Чего только не делали Хрущев и его сообщники, чтобы распространить и насадить во всех остальных коммунистических и рабочих партиях свою явно ревизионистскую линию, свои антимарксистские и путчистские действия и методы. И мы увидели, что вскоре хрущевизм расцвел в Болгарии и Венгрии, в Восточной Германии, Польше, Румынии и Чехословакии. Широкий процесс реабилитации под маской «исправления ошибок, допущенный в прошлому превратился в невиданную кампанию во всех бывших народно-демократических странах. Везде распахнулись двери тюрем, лидеры других партий вступили в соревнование: кто выпустит из тюрем быстрее и больше осужденных врагов, кто предоставит им больше постов вплоть до руководства партии и государства. Газеты и журналы этих партий каждый день помещали коммюнике и сообщения об этой весне ревизионистской мафии, они завалили свои страницы выступлениями Тито, Ульбрихта и других ревизионистских лидеров, тогда как «Правдам и ТАСС спешили подчеркивать эти события и рекламировать их как «передовой пример».
Мы видели, что происходило, чувствовали все растущее давление, которое на нас оказывалось со всех сторон, но мы ни на йоту не сдвигались с нашей линии и с нашего пути.

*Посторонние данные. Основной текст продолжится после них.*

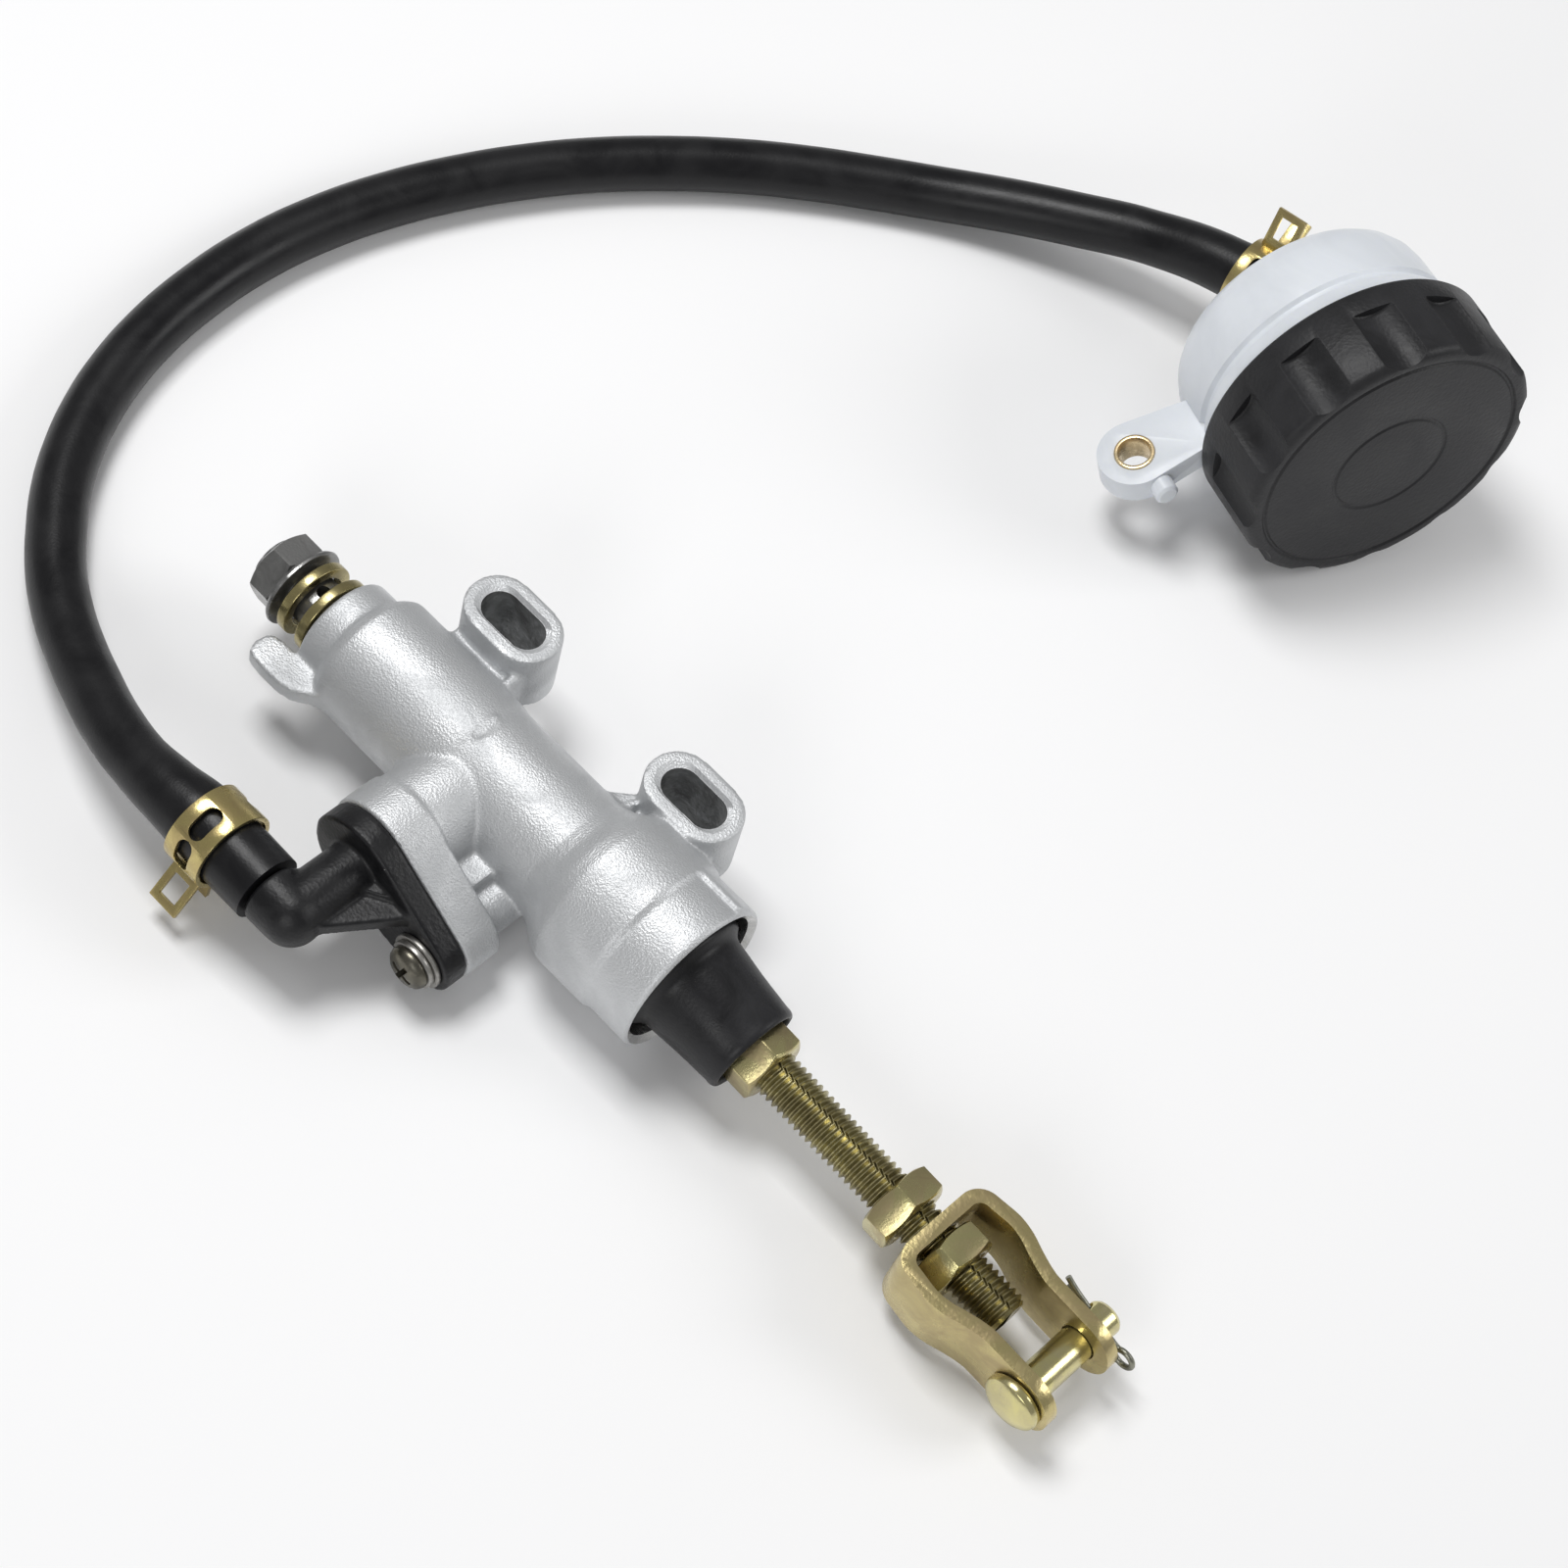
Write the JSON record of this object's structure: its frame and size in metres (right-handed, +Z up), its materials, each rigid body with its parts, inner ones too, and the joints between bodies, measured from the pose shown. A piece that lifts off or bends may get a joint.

Это не могло не разгневать прежде всего Тито и его сообщников, которые, в восторге от решений XX съезда и от того, что происходило в других странах, ждали, чтобы и в Албании произошел глубокий переворот. Титовцы, работавшие в югославском посольстве в Тиране, усилили свою деятельность против нашей партии и нашей страны.